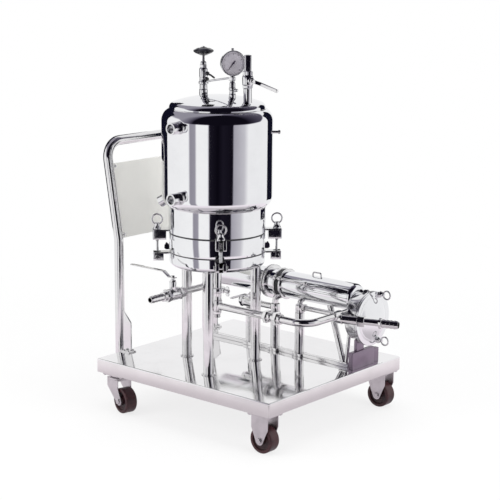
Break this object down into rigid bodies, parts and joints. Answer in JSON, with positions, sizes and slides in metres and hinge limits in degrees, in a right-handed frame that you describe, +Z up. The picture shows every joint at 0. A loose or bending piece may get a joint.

--------------------------------------------------

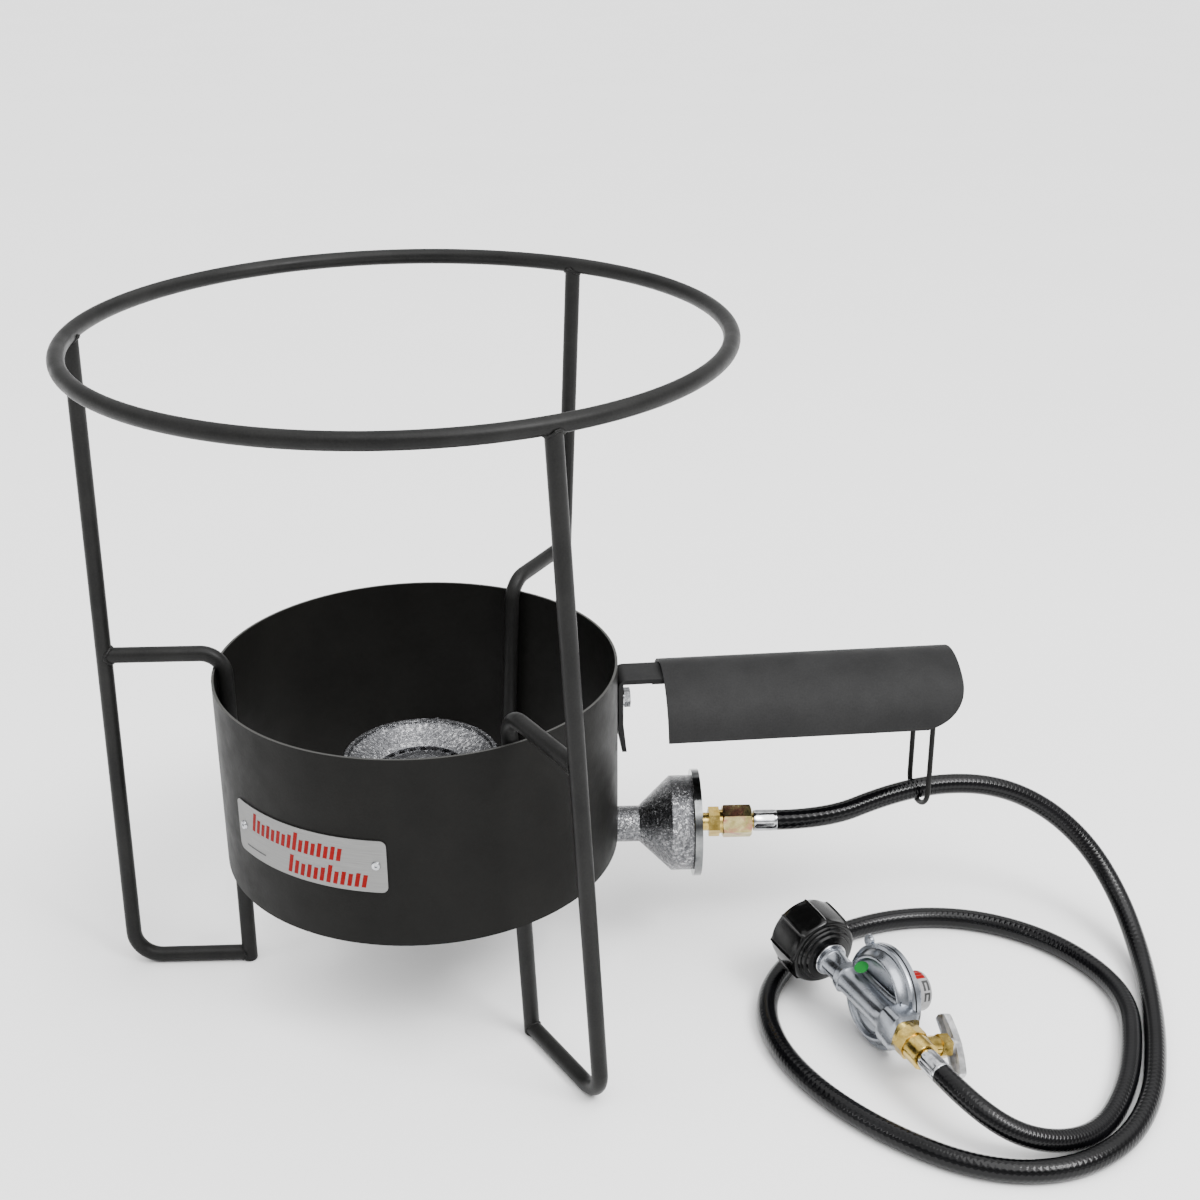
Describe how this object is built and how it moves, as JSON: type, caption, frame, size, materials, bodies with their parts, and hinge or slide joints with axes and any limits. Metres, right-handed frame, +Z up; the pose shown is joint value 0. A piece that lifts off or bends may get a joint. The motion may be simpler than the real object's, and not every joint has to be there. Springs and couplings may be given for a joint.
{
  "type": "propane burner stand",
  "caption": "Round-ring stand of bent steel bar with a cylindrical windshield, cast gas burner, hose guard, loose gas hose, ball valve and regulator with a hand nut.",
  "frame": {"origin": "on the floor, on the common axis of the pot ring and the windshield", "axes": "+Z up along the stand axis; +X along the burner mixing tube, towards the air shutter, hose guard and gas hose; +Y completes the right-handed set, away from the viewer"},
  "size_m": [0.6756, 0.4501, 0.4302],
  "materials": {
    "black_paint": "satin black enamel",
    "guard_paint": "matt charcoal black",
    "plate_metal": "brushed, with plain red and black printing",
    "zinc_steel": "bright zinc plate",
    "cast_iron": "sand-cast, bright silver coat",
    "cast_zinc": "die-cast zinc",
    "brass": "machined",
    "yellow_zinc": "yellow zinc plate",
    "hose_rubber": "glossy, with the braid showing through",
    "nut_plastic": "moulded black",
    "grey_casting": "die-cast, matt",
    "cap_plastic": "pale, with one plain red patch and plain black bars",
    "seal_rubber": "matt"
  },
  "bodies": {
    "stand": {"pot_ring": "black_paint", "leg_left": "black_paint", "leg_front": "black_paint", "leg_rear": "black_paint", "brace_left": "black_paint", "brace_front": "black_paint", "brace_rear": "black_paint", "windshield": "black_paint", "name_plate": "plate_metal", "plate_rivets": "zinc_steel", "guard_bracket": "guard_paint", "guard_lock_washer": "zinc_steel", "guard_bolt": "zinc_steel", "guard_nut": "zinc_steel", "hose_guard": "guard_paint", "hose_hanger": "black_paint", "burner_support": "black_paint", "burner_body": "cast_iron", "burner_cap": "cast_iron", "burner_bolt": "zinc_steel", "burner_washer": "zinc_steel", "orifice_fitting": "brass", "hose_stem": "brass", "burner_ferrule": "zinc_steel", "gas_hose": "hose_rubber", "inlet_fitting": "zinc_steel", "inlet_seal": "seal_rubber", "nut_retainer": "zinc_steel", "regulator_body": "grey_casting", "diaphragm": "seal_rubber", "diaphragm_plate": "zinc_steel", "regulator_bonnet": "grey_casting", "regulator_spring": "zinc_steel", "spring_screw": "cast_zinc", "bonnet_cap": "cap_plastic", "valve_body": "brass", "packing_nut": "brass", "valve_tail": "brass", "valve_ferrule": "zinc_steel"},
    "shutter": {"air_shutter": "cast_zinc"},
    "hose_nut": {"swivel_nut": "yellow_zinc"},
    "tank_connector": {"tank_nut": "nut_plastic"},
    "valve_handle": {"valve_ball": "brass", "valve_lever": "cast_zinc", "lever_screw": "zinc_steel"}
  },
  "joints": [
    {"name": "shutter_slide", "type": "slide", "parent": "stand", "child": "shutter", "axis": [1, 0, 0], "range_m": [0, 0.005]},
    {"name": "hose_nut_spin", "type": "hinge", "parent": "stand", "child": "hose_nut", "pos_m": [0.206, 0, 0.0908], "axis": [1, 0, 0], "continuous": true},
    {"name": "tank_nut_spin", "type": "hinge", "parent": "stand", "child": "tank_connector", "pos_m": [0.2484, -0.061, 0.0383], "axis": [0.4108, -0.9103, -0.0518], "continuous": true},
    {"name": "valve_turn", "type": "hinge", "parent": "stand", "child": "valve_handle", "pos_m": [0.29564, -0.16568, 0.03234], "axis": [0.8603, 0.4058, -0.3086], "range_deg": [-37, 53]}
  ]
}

--------------------------------------------------

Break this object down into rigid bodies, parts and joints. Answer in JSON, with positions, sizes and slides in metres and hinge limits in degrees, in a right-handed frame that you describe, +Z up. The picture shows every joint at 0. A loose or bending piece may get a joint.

--------------------------------------------------

*WHAT NEEDS TO BE DONE*: Within the listing, how many lines hold the word "materials"? Only the number is to be given.

*OUTPUT FOR THIS TASK*: 2